*The task*
Copy out all of the data below with no alterations.
=== Raw data ===
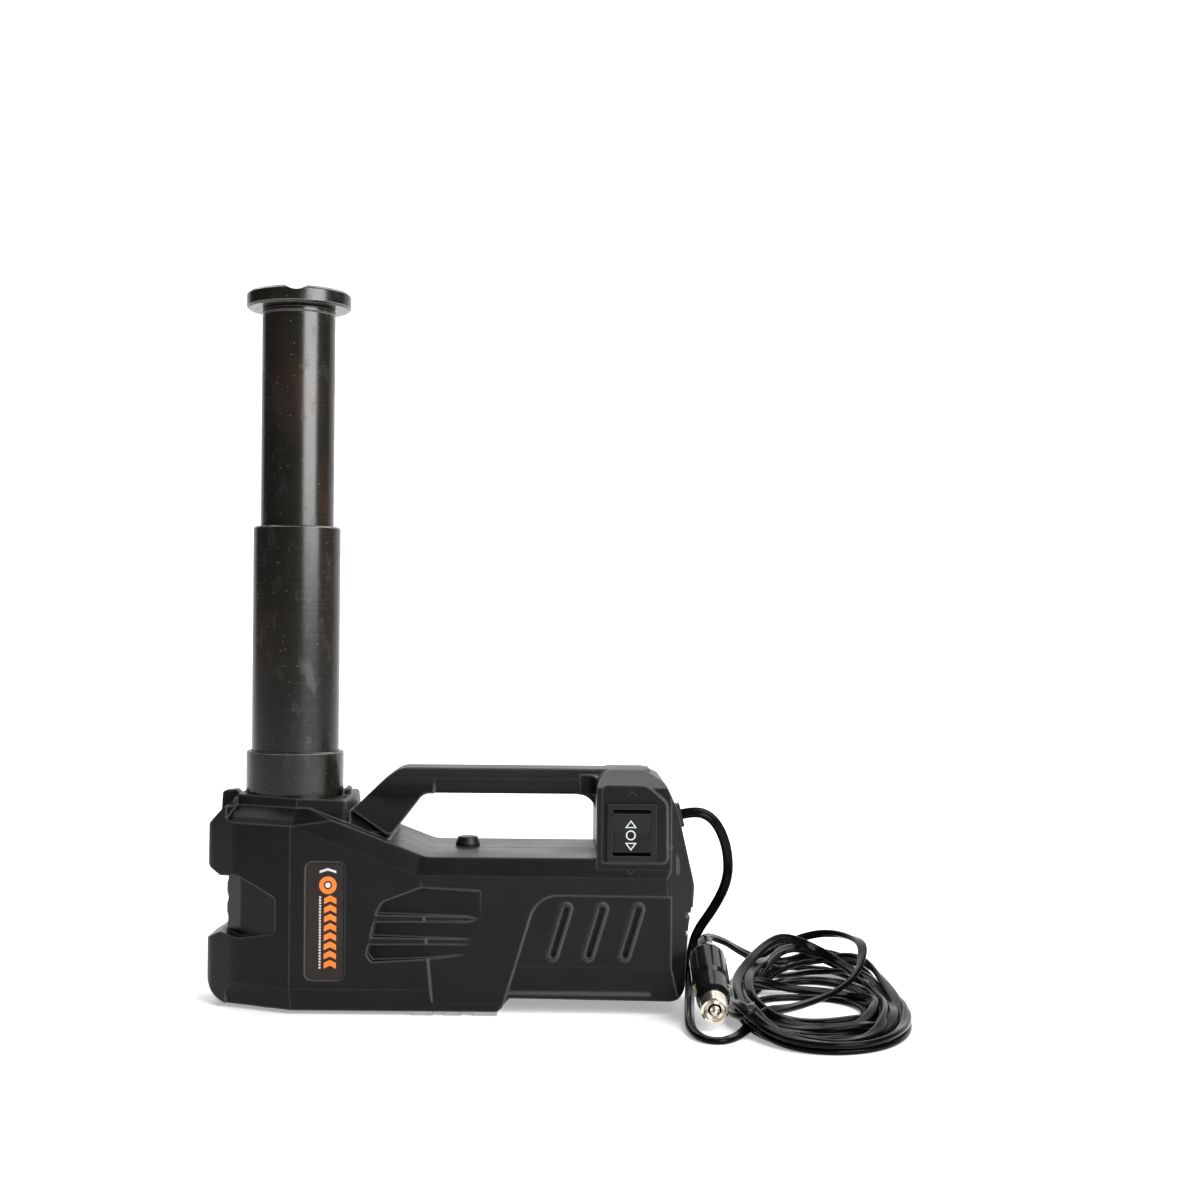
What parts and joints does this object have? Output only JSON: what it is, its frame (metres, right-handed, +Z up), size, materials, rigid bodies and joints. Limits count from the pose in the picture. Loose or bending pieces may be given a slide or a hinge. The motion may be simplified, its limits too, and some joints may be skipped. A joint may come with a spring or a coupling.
{
  "type": "electric hydraulic car jack",
  "caption": "Portable electric hydraulic car jack: telescopic ram with turning saddle, black case with carrying handle and rocker switch, flat cord with accessory plug.",
  "frame": {"origin": "on the ram's axis at the underside of the base plate, where the jack stands on the ground", "axes": "+Z up along the ram, +X from the nose to the rear of the case, -Y towards the side with the switch and the label"},
  "size_m": [0.4033, 0.264, 0.4085],
  "materials": {
    "case_plastic": "satin black, fine texture",
    "label_print": "dark satin film",
    "zinc_screws": "zinc plated",
    "black_screws": "black oxide",
    "plate_steel": "plain steel",
    "cast_block": "painted cast iron",
    "ram_steel": "black oxide, oiled, satin",
    "bronze_ring": "satin",
    "machined_steel": "machined",
    "spring_steel": "bright",
    "motor_steel": "zinc plated",
    "gearbox_alloy": "die cast",
    "inner_plastic": "moulded",
    "tank_plastic": "translucent natural",
    "black_rubber": "moulded",
    "switch_plastic": "satin black",
    "terminal_brass": "bright",
    "board": "green solder mask",
    "relay_plastic": "blue",
    "lead_insulation": "red insulation",
    "cord_pvc": "glossy black flat twin cord",
    "plug_plastic": "glossy black",
    "nickel": "nickel plated",
    "contact_brass": "tarnished nickel silver",
    "fuse_glass": "clear",
    "tie_plastic": "coated wire"
  },
  "bodies": {
    "case": {"front_housing": "case_plastic", "rear_housing": "case_plastic", "housing_screws": "black_screws", "label_plate": "label_print", "base_plate": "plate_steel", "base_screws": "zinc_screws", "base_block": "cast_block", "outer_cylinder": "ram_steel", "cylinder_gland": "machined_steel", "pump_body": "cast_block", "plunger_spring": "spring_steel", "gearbox": "gearbox_alloy", "motor_can": "motor_steel", "motor_end_cap": "inner_plastic", "oil_reservoir": "tank_plastic", "switch_frame": "switch_plastic", "switch_terminals": "terminal_brass", "control_board": "board", "relays": "relay_plastic", "motor_leads": "lead_insulation", "cord_grommet": "black_rubber", "power_cord": "cord_pvc", "cord_coil": "cord_pvc", "cord_tie": "tie_plastic", "cord_tail": "cord_pvc", "plug_body": "plug_plastic", "plug_nose_ring": "nickel", "plug_side_contacts": "contact_brass", "plug_fuse": "fuse_glass"},
    "stage_2": {"stage_2_tube": "ram_steel", "stage_2_guide_ring": "bronze_ring", "stage_2_gland": "machined_steel"},
    "stage_3": {"stage_3_tube": "ram_steel", "stage_3_guide_ring": "bronze_ring", "stage_3_plug": "machined_steel"},
    "saddle": {"saddle": "ram_steel", "saddle_clip": "spring_steel"},
    "plunger": {"pump_plunger": "machined_steel"},
    "release_spindle": {"release_valve": "machined_steel"},
    "shaft": {"drive_shaft": "machined_steel", "eccentric_bearing": "machined_steel"},
    "filler_plug": {"filler_plug": "black_rubber"},
    "rocker": {"switch_rocker": "switch_plastic"},
    "plug_tip": {"plug_tip_contact": "nickel"}
  },
  "joints": [
    {"name": "stage_2_slide", "type": "slide", "parent": "case", "child": "stage_2", "axis": [0, 0, 1], "range_m": [-0.116, 0]},
    {"name": "stage_3_slide", "type": "slide", "parent": "stage_2", "child": "stage_3", "axis": [0, 0, 1], "range_m": [-0.1225, 0]},
    {"name": "saddle_swivel", "type": "hinge", "parent": "stage_3", "child": "saddle", "pos_m": [0, 0, 0.39], "axis": [0, 0, 1], "continuous": true},
    {"name": "plunger_stroke", "type": "slide", "parent": "case", "child": "plunger", "axis": [0, 0, 1], "range_m": [-0.004, 0], "stiffness_N_per_m": 2500, "deforming": ["plunger_spring"]},
    {"name": "release_turn", "type": "hinge", "parent": "case", "child": "release_spindle", "pos_m": [0.048, -0.0203, 0.022], "axis": [0, -1, 0], "range_deg": [0, 180]},
    {"name": "shaft_spin", "type": "hinge", "parent": "case", "child": "shaft", "pos_m": [0.054, 0, 0.05], "axis": [1, 0, 0], "continuous": true},
    {"name": "filler_plug_pull", "type": "slide", "parent": "case", "child": "filler_plug", "axis": [0, 0, 1], "range_m": [0, 0.02]},
    {"name": "rocker_tilt", "type": "hinge", "parent": "case", "child": "rocker", "pos_m": [0.1935, -0.0434, 0.1031], "axis": [1, 0, 0], "range_deg": [-8, 8], "stiffness_Nm_per_rad": 0.35},
    {"name": "plug_tip_press", "type": "slide", "parent": "case", "child": "plug_tip", "axis": [-0.0768, -0.973, -0.2176], "range_m": [-0.0018, 0], "stiffness_N_per_m": 900}
  ]
}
===
*Answer to the problem*
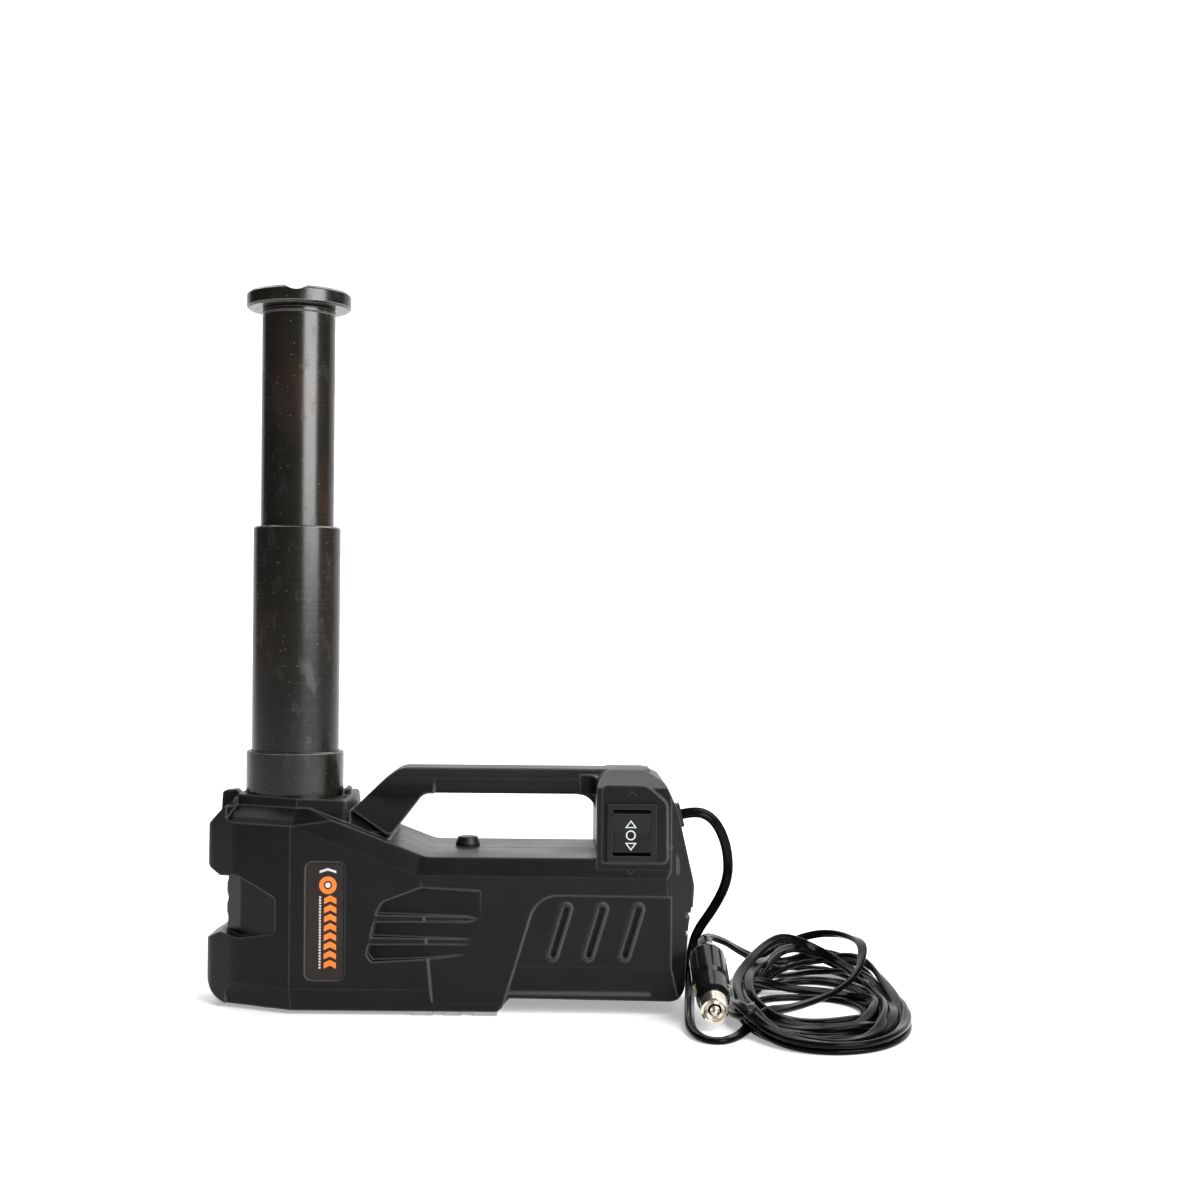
What parts and joints does this object have? Output only JSON: what it is, its frame (metres, right-handed, +Z up), size, materials, rigid bodies and joints. Limits count from the pose in the picture. Loose or bending pieces may be given a slide or a hinge. The motion may be simplified, its limits too, and some joints may be skipped. A joint may come with a spring or a coupling.
{
  "type": "electric hydraulic car jack",
  "caption": "Portable electric hydraulic car jack: telescopic ram with turning saddle, black case with carrying handle and rocker switch, flat cord with accessory plug.",
  "frame": {"origin": "on the ram's axis at the underside of the base plate, where the jack stands on the ground", "axes": "+Z up along the ram, +X from the nose to the rear of the case, -Y towards the side with the switch and the label"},
  "size_m": [0.4033, 0.264, 0.4085],
  "materials": {
    "case_plastic": "satin black, fine texture",
    "label_print": "dark satin film",
    "zinc_screws": "zinc plated",
    "black_screws": "black oxide",
    "plate_steel": "plain steel",
    "cast_block": "painted cast iron",
    "ram_steel": "black oxide, oiled, satin",
    "bronze_ring": "satin",
    "machined_steel": "machined",
    "spring_steel": "bright",
    "motor_steel": "zinc plated",
    "gearbox_alloy": "die cast",
    "inner_plastic": "moulded",
    "tank_plastic": "translucent natural",
    "black_rubber": "moulded",
    "switch_plastic": "satin black",
    "terminal_brass": "bright",
    "board": "green solder mask",
    "relay_plastic": "blue",
    "lead_insulation": "red insulation",
    "cord_pvc": "glossy black flat twin cord",
    "plug_plastic": "glossy black",
    "nickel": "nickel plated",
    "contact_brass": "tarnished nickel silver",
    "fuse_glass": "clear",
    "tie_plastic": "coated wire"
  },
  "bodies": {
    "case": {"front_housing": "case_plastic", "rear_housing": "case_plastic", "housing_screws": "black_screws", "label_plate": "label_print", "base_plate": "plate_steel", "base_screws": "zinc_screws", "base_block": "cast_block", "outer_cylinder": "ram_steel", "cylinder_gland": "machined_steel", "pump_body": "cast_block", "plunger_spring": "spring_steel", "gearbox": "gearbox_alloy", "motor_can": "motor_steel", "motor_end_cap": "inner_plastic", "oil_reservoir": "tank_plastic", "switch_frame": "switch_plastic", "switch_terminals": "terminal_brass", "control_board": "board", "relays": "relay_plastic", "motor_leads": "lead_insulation", "cord_grommet": "black_rubber", "power_cord": "cord_pvc", "cord_coil": "cord_pvc", "cord_tie": "tie_plastic", "cord_tail": "cord_pvc", "plug_body": "plug_plastic", "plug_nose_ring": "nickel", "plug_side_contacts": "contact_brass", "plug_fuse": "fuse_glass"},
    "stage_2": {"stage_2_tube": "ram_steel", "stage_2_guide_ring": "bronze_ring", "stage_2_gland": "machined_steel"},
    "stage_3": {"stage_3_tube": "ram_steel", "stage_3_guide_ring": "bronze_ring", "stage_3_plug": "machined_steel"},
    "saddle": {"saddle": "ram_steel", "saddle_clip": "spring_steel"},
    "plunger": {"pump_plunger": "machined_steel"},
    "release_spindle": {"release_valve": "machined_steel"},
    "shaft": {"drive_shaft": "machined_steel", "eccentric_bearing": "machined_steel"},
    "filler_plug": {"filler_plug": "black_rubber"},
    "rocker": {"switch_rocker": "switch_plastic"},
    "plug_tip": {"plug_tip_contact": "nickel"}
  },
  "joints": [
    {"name": "stage_2_slide", "type": "slide", "parent": "case", "child": "stage_2", "axis": [0, 0, 1], "range_m": [-0.116, 0]},
    {"name": "stage_3_slide", "type": "slide", "parent": "stage_2", "child": "stage_3", "axis": [0, 0, 1], "range_m": [-0.1225, 0]},
    {"name": "saddle_swivel", "type": "hinge", "parent": "stage_3", "child": "saddle", "pos_m": [0, 0, 0.39], "axis": [0, 0, 1], "continuous": true},
    {"name": "plunger_stroke", "type": "slide", "parent": "case", "child": "plunger", "axis": [0, 0, 1], "range_m": [-0.004, 0], "stiffness_N_per_m": 2500, "deforming": ["plunger_spring"]},
    {"name": "release_turn", "type": "hinge", "parent": "case", "child": "release_spindle", "pos_m": [0.048, -0.0203, 0.022], "axis": [0, -1, 0], "range_deg": [0, 180]},
    {"name": "shaft_spin", "type": "hinge", "parent": "case", "child": "shaft", "pos_m": [0.054, 0, 0.05], "axis": [1, 0, 0], "continuous": true},
    {"name": "filler_plug_pull", "type": "slide", "parent": "case", "child": "filler_plug", "axis": [0, 0, 1], "range_m": [0, 0.02]},
    {"name": "rocker_tilt", "type": "hinge", "parent": "case", "child": "rocker", "pos_m": [0.1935, -0.0434, 0.1031], "axis": [1, 0, 0], "range_deg": [-8, 8], "stiffness_Nm_per_rad": 0.35},
    {"name": "plug_tip_press", "type": "slide", "parent": "case", "child": "plug_tip", "axis": [-0.0768, -0.973, -0.2176], "range_m": [-0.0018, 0], "stiffness_N_per_m": 900}
  ]
}